HideMyAss can also make sense for people who move between countries often and need a familiar VPN interface across devices. In that scenario, location coverage and ease of use may matter more than advanced anonymity features.
Who HideMyAss fits best
HideMyAss is a reasonable fit for people who value a large server network, broad country selection, and simple day-to-day operation. It can be a practical option for travelers, casual streamers, and anyone who wants a straightforward VPN with a recognizable interface.
It is a weaker fit for users who prioritize privacy-first architecture above all else. If your shortlist includes anonymity, minimal metadata handling, and a trust model built to withstand close scrutiny, services such as Mullvad or Proton VPN are often more compelling comparisons. If your priority is all-around performance and feature depth, NordVPN and ExpressVPN are also natural benchmarks.
In other words, HideMyAss is not a bad VPN; it is a VPN whose strengths point toward convenience and coverage rather than maximum privacy assurance. That distinction is important.
Bottom line
HideMyAss offers a broad, usable VPN experience with one of its biggest advantages being sheer network reach. If you want plenty of locations, a simple app, and a service that is easy to use across routine scenarios, it can do the job well.
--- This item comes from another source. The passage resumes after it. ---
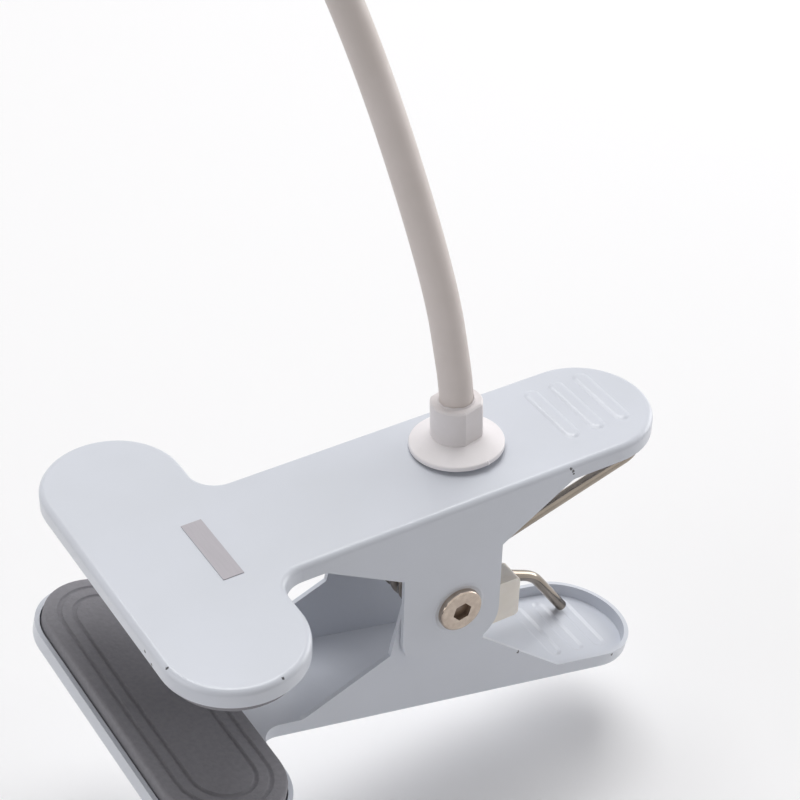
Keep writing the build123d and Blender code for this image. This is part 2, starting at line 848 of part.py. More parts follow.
bore_floor = holder_mouth - holder_bore_depth
with BuildPart() as holder_contact:
    with BuildSketch(head_section):
        half = contact_length / 2
        low = -(bore_floor + contact_thickness)
        Polygon(
            (-half, -bore_floor),
            (-half, low),
            (-half / 2, low),
            (0, low - contact_hump),
            (half / 2, low),
            (half, low),
            (half, -bore_floor),
            (half / 2, -bore_floor),
            (0, -bore_floor - contact_hump),
            (-half / 2, -bore_floor),
            align=None,
        )
    extrude(amount=contact_width / 2, both=True)
holder_contact.part.label = "holder_contact"
export_step(holder_contact.part, "parts/holder_contact.step")

# Shade: a spun bell with a rolled rim, clamped under the holder's flange by a ring
shade_rim = shade_top + shade_height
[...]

If you want the most defensible privacy posture, the strongest trust model, or the best tool for high-stakes anonymity, the trade-offs are harder to ignore.
The smartest way to judge HideMyAss is not by its name recognition, but by what you actually need from a VPN. For travel, region switching, and general protection, it remains relevant. For privacy-critical use, it deserves careful comparison against providers with stronger reputations in that area.